Git is a tool to help you keep track of your content. Your data. The information that drives your world.

Git is very popular with people who curate large collections of instructions for machines and humans. In fact, Git is used to keep track of all of the instructions that make this machine work like a website. follows to make this making this website machine work.

Because this is the dominant community of users for Git, you'll see a lot of the documentation on the web focused on that context.

People will assume you too are using it for managing instructions for computers. This isn't so bad, however, if you don't know why they do what they do, you're going to have a hard time trying to understanding the steps you are carrying out.

A tool is only magical when you don't understand what it's doing for you. Imagine using a lawn mower to dust the dirt off the floors in your house. That's not what it's for and if you do that don't be surprised if you break stuff or cut off your toes.

Instructions for using Git aren't magic. They are explicit steps with predictable outcomes. They are completely deterministic. Like most powerful tools, there is more than one way to use Git. Understanding Git's flexibility is the key to mastering your craft.

This is a getting started guide for Git to help clarify what it does and how to use it to manage your content.

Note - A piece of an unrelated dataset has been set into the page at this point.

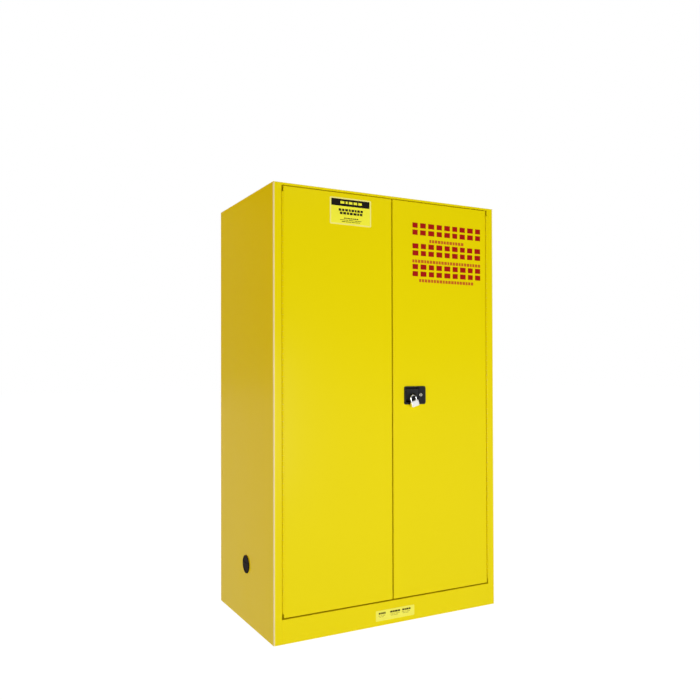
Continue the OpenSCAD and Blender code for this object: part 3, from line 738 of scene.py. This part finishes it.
# Vents
# A flanged throat through both walls on each side, with a perforated screen behind a black bung.
black_coat = coated_black("black_coated_steel", "#120805", "#1C1009", 0.5, 0.65, 1.2, 0.05)
for side in ("left", "right"):
    finished("vent_throat_" + side, yellow, 0.4 * MM)
    finished("vent_screen_" + side, galvanised, 0.15 * MM, 1)
    finished("vent_cap_" + side, black_coat, 0.8 * MM, 3)
    outward = -1 if side == "left" else 1
    low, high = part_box("vent_cap_" + side)
    middle = (low + high) / 2
    face_x = low.x if side == "left" else high.x
    rim = (high.z - low.z) / 2

    # Fine ribs round the bung's rim give the fingers a hold.
    ribs = bmesh.new()
    for n in range(60):
        angle = tau * (n + 0.5) / 60
        place = (face_x - outward * 2.7 * MM, middle.y + rim * cos(angle), middle.z + rim * sin(angle))
        disc(ribs, place, (outward, 0, 0), 0.5 * MM, 2.1 * MM, 8)
    extra(piece(ribs, "vent_cap_ribs_" + side, black_coat), "vent_cap_" + side)

    # The arrester behind the perforated disc is a square weave of fine steel wire.
    screen_low, screen_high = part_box("vent_screen_" + side)
    weave = bmesh.new()
    mesh_pitch, wire, edge = 2.2 * MM, 0.32 * MM, (screen_high.z - screen_low.z) / 2 - 1 * MM
    mesh_x = (screen_low.x if side == "left" else screen_high.x) + outward * 1.2 * MM
    count = int(edge / mesh_pitch)
    for run in (0, 1):
        for n in range(-count, count + 1):
            across = n * mesh_pitch
            reach = (edge**2 - across**2) ** 0.5
            points = int(2 * reach / mesh_pitch)
            loops = []
            for k in range(points * 2 + 1):
                along = -reach + k * reach / points
                lift = 0.5 * wire * cos(pi * (along / mesh_pitch + n + run)) * 1.2
                loop = []
                for corner in range(6):
                    turn = tau * corner / 6
                    off, rise = 0.5 * wire * cos(turn), 0.5 * wire * sin(turn) + lift
                    y, z = (along, across + off) if run else (across + off, along)
                    loop.append(weave.verts.new((mesh_x + rise, middle.y + y, middle.z + z)))
                loops.append(loop)
            for here, there in zip(loops, loops[1:]):
                for corner in range(6):
                    after = (corner + 1) % 6
                    weave.faces.new((here[corner], here[after], there[after], there[corner]))
            weave.faces.new(loops[0])
            weave.faces.new(loops[-1])
    bmesh.ops.recalc_face_normals(weave, faces=weave.faces)
    arrester = piece(weave, "flame_arrester_mesh_" + side, galvanised, smooth=70)
    extra(arrester, "vent_screen_" + side)

# Feet and grounding stud
# Threaded feet in the corners of the skirt, and a brass stud with its nuts at the back.


def threaded(mesh, start, facing, length, radius, pitch):
    """A closed bar with a rolled single-start thread."""
    depth = 0.61 * pitch
    turn_in = lambda along: min(1.0, along / pitch, (length - along) / pitch)
    ringed_bar(
        mesh,
        start,
        facing,
        length,
        24,
        round(6 * length / pitch),
        lambda along, angle: radius
        - depth * max(0.0, min(1.0, 2 * abs((along / pitch - angle / tau) % 1.0 - 0.5)))
        - depth * 0.6 * (1 - turn_in(along)),
    )


for corner in ("front_left", "front_right", "back_left", "back_right"):
    low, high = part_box("foot_" + corner)
    middle = (low + high) / 2
    foot = bmesh.new()
    disc(foot, (middle.x, middle.y, low.z), (0, 0, 1), 20 * MM, 2.4 * MM, 48)
    disc(foot, (middle.x, middle.y, low.z + 2.4 * MM), (0, 0, 1), 19 * MM, 3.6 * MM, 48, 12 * MM)
    disc(foot, (middle.x, middle.y, low.z + 6 * MM), (0, 0, 1), 17 / 2 * MM, 7 * MM, 6)
    round_edges(foot, 0.6 * MM, 2)
    threaded(foot, (middle.x, middle.y, low.z + 12.5 * MM), (0, 0, 1), high.z - low.z - 12.5 * MM, 5 * MM, 1.5 * MM)
    stand_in(piece(foot, "foot_finished_" + corner, zinc), "foot_" + corner)
brass = plated("brass", "#CBA45A", "#B48A3E", 0.22, 0.38)
finished("ground_nuts", brass, 0.5 * MM, 2)
low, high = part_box("ground_stud")
middle = (low + high) / 2
collar_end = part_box("ground_nuts")[1].y
stud = bmesh.new()
disc(stud, (middle.x, low.y, middle.z), (0, 1, 0), 5 * MM, collar_end - low.y, 32)
round_edges(stud, 0.4 * MM, 2)
thread_start = collar_end - 0.5 * MM
threaded(stud, (middle.x, thread_start, middle.z), (0, 1, 0), high.y - thread_start, 4 * MM, 1.25 * MM)
stand_in(piece(stud, "ground_stud_threaded", brass), "ground_stud")

# Floor and light
# A pale floor and a pale room. A large soft lamp lights the front, a warm one the left side, and a narrow
# strip draws the front corner. Lamps above, on the right and behind fill the faces that turn away.
floor_mesh = bmesh.new()
bmesh.ops.create_grid(floor_mesh, x_segments=1, y_segments=1, size=30.0)
floor_material, floor_tree, _ = new_material("pale_floor")
floor_shader = add(
    floor_tree,
    "BsdfPrincipled",
    {
        "Base Color": linear("#3C3C3C"),
        "Roughness": 0.9,
        "Emission Color": linear("#FFFFFF"),
        "Emission Strength": 1.0,
    },
)
finish_with(floor_tree, floor_shader)
floor = piece(floor_mesh, "floor", floor_material)

world = bpy.data.worlds.new("pale_room")
bpy.context.scene.world = world
world.use_nodes = True
world.node_tree.nodes.clear()
path = add(world.node_tree, "LightPath")
strength = add(world.node_tree, "MapRange", {"Value": path.outputs["Is Camera Ray"], "To Min": 0.03, "To Max": 1.0})
sky = add(world.node_tree, "Background", {"Color": linear("#FFFFFF"), "Strength": strength.outputs["Result"]})
add(world.node_tree, "OutputWorld", {"Surface": sky.outputs["Background"]})


def soft_lamp(name, place, aim, size, power, colour):
    """A rectangular softbox that faces a point."""
    data = bpy.data.lights.new(name, "AREA")
    data.shape = "RECTANGLE"
    data.size, data.size_y = size
    data.energy = power
    data.color = linear(colour)[:3]
    lamp = bpy.data.objects.new(name, data)
    direction = Vector(aim) - Vector(place)
    lamp.matrix_world = Matrix.Translation(place) @ direction.to_track_quat("-Z", "Y").to_matrix().to_4x4()
    bpy.context.scene.collection.objects.link(lamp)


soft_lamp("front_softbox", (0.1, -3.7, 0.5), (0.0, 0.0, 0.7), (1.6, 1.2), 52, "#FFFFFF")
soft_lamp("high_softbox", (1.6, -4.2, 3.5), (0.0, 0.0, 1.0), (2.2, 1.4), 12, "#FFFFFF")
soft_lamp("left_softbox", (-4.0, 0.2, 1.8), (0.0, 0.0, 0.8), (2.5, 2.5), 20, "#FF6414")
soft_lamp("corner_strip", (-3.2, -1.6, 1.2), (-0.4, -0.2, 0.9), (0.06, 2.8), 6, "#FFF4DC")
soft_lamp("overhead_softbox", (0.0, 0.9, 4.0), (0.0, 0.2, 0.0), (3.0, 3.0), 60, "#FFFFFF")
soft_lamp("right_softbox", (4.2, 1.0, 1.6), (0.3, 0.0, 0.8), (2.5, 2.5), 26, "#FFFFFF")
soft_lamp("rear_softbox", (0.2, 4.4, 1.7), (0.0, 0.2, 0.8), (2.8, 2.0), 30, "#FFFFFF")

You're likely here because you are documenting process. If you keep you're mind open to that task you'll find Git is your friend in no time.

Starting Notes

Git can be confusing. It is a flexible tool. It is designed to record a history of changes in a directory. It is also designed to enable you to share this history of changes with collaborators through a process known as merging. Combined, these functions in git implement a data structure known as a directed acyclic graph. Scary, but it doesn't have to be.

Data structures are devices we have contrived to help us organize and manage collections of data, ie. information. You're likely already familiar with the most common data structures like lists (ordered collections of data) or arrays (ordered collections data with a numeric index). You may also be familiar with two dimensional arrays (collections of data with a row and column index), eg. spreadsheets and matrices. You're likely also familiar with queues (collections of data with a front and a rear, where data is added to the rear and removed from the front), eg. think grocery store checkout lines.

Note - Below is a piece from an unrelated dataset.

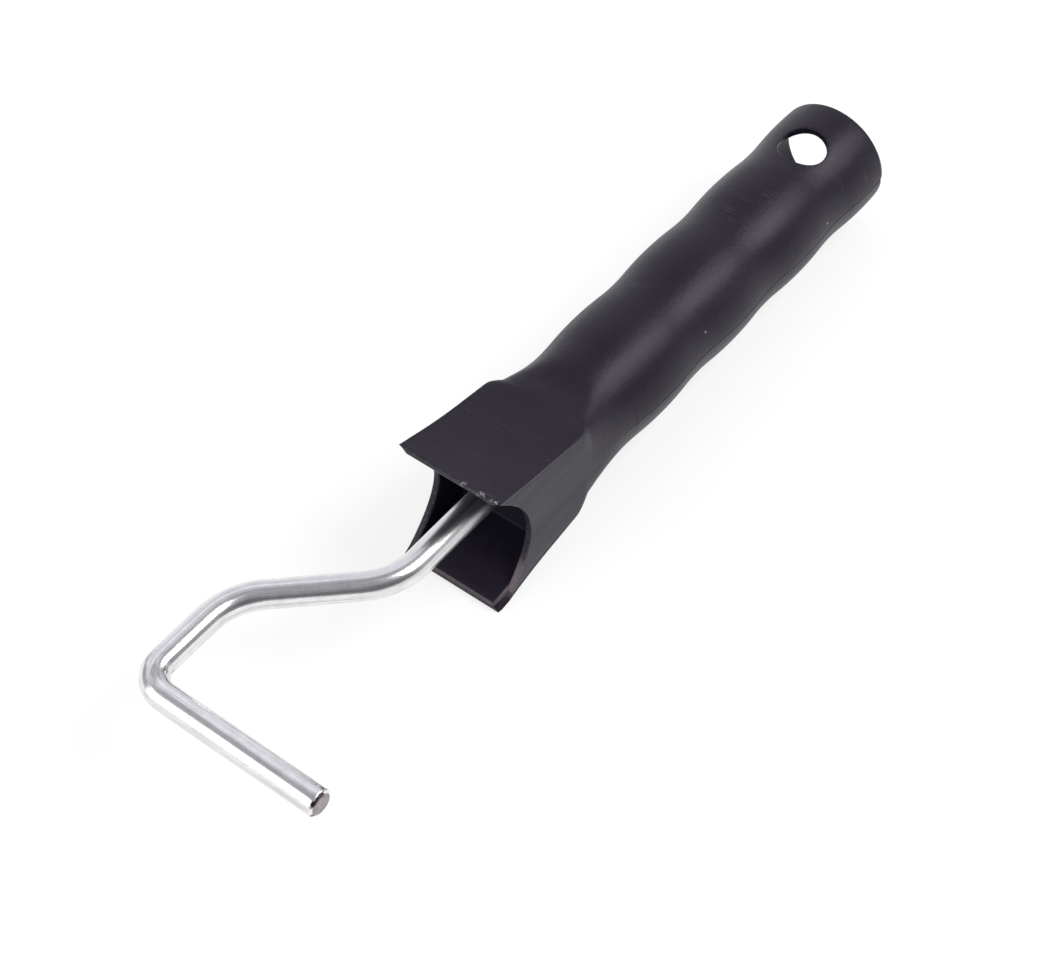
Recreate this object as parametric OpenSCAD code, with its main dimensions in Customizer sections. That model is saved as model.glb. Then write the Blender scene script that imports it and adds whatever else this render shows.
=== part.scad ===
// Small roller frame: a bent steel rod pressed into a hollow moulded grip.
// +Y runs along the grip from its mouth to its open butt, +Z is up, and the rod bends in the
// level plane through the grip's axis. The origin is under the middle of the whole object, on
// the surface that the lowest edge of the mouth touches.

/* [Rod] */
// Diameter of the steel rod
rod_d = 6; // [5:0.5:6.5]
// Straight stretch from the mouth to the first bend
neck_len = 9.8; // [4:0.1:20]
// Straight, slanted stretch between the two gentle bends
slant_len = 18.8; // [10:0.1:30]
// Straight stretch of the arm, beside the roller
arm_len = 12.3; // [8:0.1:30]
// Straight stretch of the axle, up to its chamfered end
axle_len = 38; // [24:0.5:110]
// Centreline radius of the two gentle bends
bend_r = 16; // [12:1:18]
// Centreline radius of the tight bend at the axle
hook_r = 6; // [5:0.5:10]
// Chamfer on the free end
tip_chamfer = 0.8; // [0.4:0.1:1.2]

/* [Grip] */
// Length of the moulded grip
grip_len = 139; // [130:0.5:145]
// Radius of the grip in its hollows
hollow_r = 12.9; // [12.5:0.1:14]
// Height of the swells above the hollows
swell = 0.6; // [0.4:0.1:1]
// Distance from one hollow to the next
wave_pitch = 25.8; // [25.4:0.1:26.4]
// First hollow, measured from the mouth
first_hollow = 43.6; // [42:0.1:45]
// Wall thickness of the mouth
wall = 1.5; // [1.2:0.1:1.8]

/* [Mouth] */
// Width of the mouth
mouth_w = 25; // [24.6:0.1:26]
// Height of the mouth
mouth_h = 34.8; // [33:0.1:36]
// Radius of the flare's top and bottom faces, seen from the side
flare_r = 139; // [134:1:150]
// Radius of the scoop cut out of both side walls
scoop_r = 18.9; // [18:0.1:20]
// Depth of that scoop
scoop_depth = 10.2; // [9:0.1:11.5]

/* [Hanging hole] */
// Diameter of the hanging hole
hang_d = 11; // [8:0.5:12]
// Middle of the hanging hole, measured from the butt
hang_inset = 14.3; // [12:0.1:18]

/* [Hidden] */
$fn = 96;
eps = 0.01;

rod_r = rod_d / 2;
rod_depth = 60;                             // how far the rod reaches into the grip
wing_w = 8.4;                               // flattened tail that stops the rod turning
wing_t = 2;
wing_len = 10;
bend_slim = 0.02;                           // the rod draws a little thinner in its bends
bend_lap = 0.05;                            // each bend starts this far inside the straights
gentle = 46;                                // turn of each gentle bend
bend_reach = bend_r * tan(gentle / 2);      // from a gentle bend's corner to its ends
slant = slant_len + 2 * bend_reach;
arm_x = slant * sin(gentle);
axle_y = neck_len + slant * cos(gentle) + 2 * bend_reach + arm_len + hook_r;

swell_r = hollow_r + swell;
wave_lean = 2 * atan(2 * swell / wave_pitch);   // slope where a hollow meets a swell
wave_radii = wave_pitch / 2 / sin(wave_lean);   // hollow radius plus swell radius
hollow_arc = 0.38 * wave_radii;             // hollows are tighter than swells
swell_arc = wave_radii - hollow_arc;
hollow_half = hollow_arc * sin(wave_lean);
swell_half = swell_arc * sin(wave_lean);
waves = ceil((grip_len + hollow_half - first_hollow) / wave_pitch);

trumpet_r = 32;                             // arc that rounds the square mouth into the grip
trumpet_top = 24;                           // past the mouth's corners
shoulder_y = 36.4;                          // round grip starts here, behind the flat plates
shoulder_r = 9.6;
shoulder_len = 3.7;
flare_waist_y = 38.7;                       // where the top and bottom plates are closest
side_waist_y = 23;                          // where the side walls are closest
side_arc = 480;                             // their slight curve, seen from above
flare_waist = mouth_h / 2 - flare_r + sqrt(pow(flare_r, 2) - pow(flare_waist_y, 2));
side_waist = mouth_w / 2 - side_arc + sqrt(pow(side_arc, 2) - pow(side_waist_y, 2));

bulkhead_y = 17;                            // front face of the wall behind the mouth
bulkhead_t = 2.2;
core_r = 11.6;                              // open bore at the butt
core_len = 26;
core_tip_r = 10.4;                          // it tapers towards the bulkhead, for moulding
socket_r = 5.4;                             // boss that grips the rod
socket_end = rod_depth + 2;
rib_t = 1.6;
rib_reach = 11.7;
rib_end = 54;
core_box_len = 7.3;                         // square part of the hollow, behind the bulkhead
core_box_h = 22.8;

left = -arm_x - rod_r;
right = max(hook_r + axle_len + tip_chamfer - arm_x, mouth_w / 2, swell_r);
front = -axle_y - rod_r;
origin = [(left + right) / 2, (front + grip_len) / 2, -mouth_h / 2];

module to_origin() {
    translate(-origin) children();
}

// Turns a solid of revolution so that its axis runs along the grip.
module along_grip() {
    rotate([-90, 0, 0]) children();
}

// A straight length of rod along +X, with the rest of the rod at its end.
module run(length) {
    rotate([0, 90, 0])
        cylinder(r = rod_r, h = length);
    translate([length, 0, 0])
        children();
}

// A bend that starts along +X and turns left, or right when the angle is negative.
module bend(angle, radius) {
    side = sign(angle);
    lap = bend_lap / radius * 180 / PI;
    translate([0, side * radius, 0]) {
        rotate([0, 0, (angle > 0 ? -90 : 90 + angle) - lap])
            rotate_extrude(angle = abs(angle) + 2 * lap)
                translate([radius, 0])
                    circle(r = rod_r - bend_slim);
        rotate([0, 0, angle])
            translate([0, -side * radius, 0])
                children();
    }
}

module tip() {
    rotate([0, 90, 0])
        cylinder(r1 = rod_r, r2 = rod_r - tip_chamfer, h = tip_chamfer);
}

// Flat wings squeezed out of the rod's hidden tail.
module wings() {
    translate([-wing_w / 2, rod_depth - wing_len, -wing_t / 2])
        cube([wing_w, wing_len, wing_t]);
}

module rod() {
    color("silver") to_origin() {
        translate([0, rod_depth, 0])
            rotate([0, 0, -90])
                run(rod_depth + neck_len)
                    bend(-gentle, bend_r)
                        run(slant_len)
                            bend(gentle, bend_r)
                                run(arm_len)
                                    bend(90, hook_r)
                                        run(axle_len)
                                            tip();
        wings();
    }
}

// Half outline of the grip's waves: radius across, distance from the mouth up.
module wave_outline() {
    intersection() {
        translate([0, first_hollow])
            square([swell_r, grip_len - first_hollow]);
        for (i = [0 : waves - 1])
            translate([0, first_hollow + i * wave_pitch]) {
                difference() {
                    translate([0, -hollow_half])
                        square([swell_r, 2 * hollow_half]);
                    translate([hollow_r + hollow_arc, 0])
                        circle(r = hollow_arc);
                }
                intersection() {
                    translate([0, hollow_half])
                        square([swell_r, 2 * swell_half]);
                    translate([swell_r - swell_arc, wave_pitch / 2])
                        circle(r = swell_arc);
                }
            }
    }
}

// Half outline of the grip's front end, up to the first hollow, with a soft shoulder.
module shoulder_outline() {
    intersection() {
        translate([0, shoulder_y])
            square([hollow_r, first_hollow - shoulder_y]);
        union() {
            translate([0, shoulder_y + shoulder_len])
                square([hollow_r, first_hollow]);
            translate([hollow_r - shoulder_r, shoulder_y + shoulder_len])
                circle(r = shoulder_r);
        }
    }
}

module grip() {
    along_grip() rotate_extrude() {
        wave_outline();
        shoulder_outline();
    }
}

// Everything between the two flared plates, grown or shrunk by gap.
module between_plates(gap) {
    rotate([90, 0, 90])
        linear_extrude(mouth_w * 2, center = true)
            difference() {
                translate([-1, -mouth_h / 2])
                    square([first_hollow + 1, mouth_h]);
                for (z = [-1, 1])
                    translate([flare_waist_y, z * (flare_waist + flare_r)])
                        circle(r = flare_r + gap);
            }
}

// Everything between the two side walls, shrunk by gap.
module between_sides(gap) {
    linear_extrude(mouth_h * 2, center = true)
        difference() {
            translate([-mouth_w / 2, -1])
                square([mouth_w, first_hollow + 1]);
            for (x = [-1, 1])
                translate([x * (side_waist + side_arc), side_waist_y])
                    circle(r = side_arc + gap);
        }
}

// The trumpet that takes the mouth's corners off as it nears the grip.
module trumpet() {
    along_grip() rotate_extrude() difference() {
        square([trumpet_top, first_hollow]);
        translate([hollow_r + trumpet_r, first_hollow])
            circle(r = trumpet_r);
    }
}

module mouth() {
    intersection() {
        trumpet();
        between_plates(0);
        between_sides(0);
    }
}

module mouth_cavity() {
    intersection() {
        between_plates(wall);
        between_sides(wall);
        translate([-mouth_w, -1, -mouth_h])
            cube([2 * mouth_w, bulkhead_y + 1, 2 * mouth_h]);
    }
}

// Round scoop through both side walls. The top and bottom lips keep their full length.
module scoop() {
    difference() {
        translate([0, scoop_depth - scoop_r, 0])
            rotate([0, 90, 0])
                cylinder(r = scoop_r, h = 2 * mouth_w, center = true);
        between_sides(wall);
    }
}

// Hollow of the grip, open at the butt.
module core() {
    start = bulkhead_y + bulkhead_t;
    taper_len = grip_len - core_len - start;
    along_grip() {
        translate([0, 0, start])
            cylinder(r1 = core_tip_r, r2 = core_r, h = taper_len);
        translate([0, 0, start + taper_len])
            cylinder(r = core_r, h = core_len + 1);
    }
    translate([-core_tip_r, start, -core_box_h / 2])
        cube([2 * core_tip_r, core_box_len, core_box_h]);
}

module socket() {
    along_grip()
        translate([0, 0, bulkhead_y])
            cylinder(r = socket_r, h = socket_end - bulkhead_y);
    for (a = [0 : 90 : 270])
        rotate([0, a, 0])
            translate([0, bulkhead_y + eps, -rib_t / 2])
                cube([rib_reach, rib_end - bulkhead_y, rib_t]);
}

module handle() {
    color([0.13, 0.13, 0.14]) to_origin() difference() {
        union() {
            difference() {
                union() {
                    mouth();
                    grip();
                }
                mouth_cavity();
                core();
            }
            socket();
        }
        scoop();
        along_grip()
            cylinder(r = rod_r, h = rod_depth);
        wings();
        translate([0, grip_len - hang_inset, 0])
            cylinder(d = hang_d, h = mouth_h, center = true);
    }
}

handle();
rod();
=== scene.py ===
import math

import bmesh
import bpy
import numpy as np
from mathutils import Matrix, Vector


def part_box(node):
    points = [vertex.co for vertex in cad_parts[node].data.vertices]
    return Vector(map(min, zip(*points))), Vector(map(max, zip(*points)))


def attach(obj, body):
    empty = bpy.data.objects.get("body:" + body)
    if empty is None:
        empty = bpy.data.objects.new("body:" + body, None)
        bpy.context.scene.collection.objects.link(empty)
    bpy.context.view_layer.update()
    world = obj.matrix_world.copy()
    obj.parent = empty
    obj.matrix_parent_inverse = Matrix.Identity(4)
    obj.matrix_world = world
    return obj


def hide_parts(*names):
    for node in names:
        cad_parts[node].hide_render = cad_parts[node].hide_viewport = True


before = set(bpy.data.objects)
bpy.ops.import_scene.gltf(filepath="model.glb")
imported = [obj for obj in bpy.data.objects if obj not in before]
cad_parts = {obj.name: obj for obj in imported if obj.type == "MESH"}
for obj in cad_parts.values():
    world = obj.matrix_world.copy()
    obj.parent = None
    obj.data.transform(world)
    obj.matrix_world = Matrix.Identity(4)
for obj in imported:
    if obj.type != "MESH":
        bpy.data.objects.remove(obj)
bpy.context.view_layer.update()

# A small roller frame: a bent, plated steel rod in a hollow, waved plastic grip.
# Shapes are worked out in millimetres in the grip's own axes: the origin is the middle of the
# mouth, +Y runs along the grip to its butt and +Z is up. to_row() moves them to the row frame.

MM = 0.001

# ---------------------------------------------------------------- places, from the frame

grip_low, grip_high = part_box("handle")
rod_low, rod_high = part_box("rod")
MOUTH = Vector(((grip_low.x + grip_high.x) / 2, grip_low.y, (grip_low.z + grip_high.z) / 2))
GRIP_LEN = (grip_high.y - grip_low.y) / MM
MOUTH_H = (grip_high.z - grip_low.z) / MM
SWELL_R = (grip_high.x - grip_low.x) / MM / 2
ROD_R = (rod_high.z - rod_low.z) / MM / 2
ARM_X = (rod_low.x - MOUTH.x) / MM + ROD_R
AXLE_Y = (rod_low.y - MOUTH.y) / MM + ROD_R
TIP_X = (rod_high.x - MOUTH.x) / MM
TAIL_Y = (rod_high.y - MOUTH.y) / MM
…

There is a whole branch of mathematical theory around graphs and computer science theory implementing those graphs as data structures. While it's fun to know this stuff, we only need to know a little of it to become effective users of git.

A directed acyclic graph, or DAG for short, describes a pattern that is common to collaboration, as Wikipedia puts it DAGs may be used to model processes in which information flows in a consistent direction through a network of processors. While not very personable, this is the basis of collaboration. Collaborators are the "network of processors" and the data that we are sharing is the "information flow".

So git is really a tool that helps you manage a process central to collaboration: tracking the actions of many independent actors working on (ie. modifying) a shared collection of data.

Git is most commonly used by developers to work on developing code in parallel and merging the results of those independent efforts. And we'll take this perspective in this primer because that's the use were putting it to.

Git has two sides: the data set you are tracking and the history of modifications to that data set. Git doesn't have too much to say about the the data you are tracking. It does assume that all the data you are managing in your collection exists in a single directory tree of your file system. It assumes that all you responsible for defining the relationships between your file and directory objects. That is, it doesn't dictate any structure for your data. It will happily merge two wholly unrelated data collections if that's what you tell it to do.

The second side of Git is the history of modifications. This is the part of git that builds, maintains, and lets you review the history of changes that have occurred to the directory tree. Every recorded file change, every merge with work from another copy of the data set will build up the history for this copy of the data set. It is this history that forms the directed acyclic graph.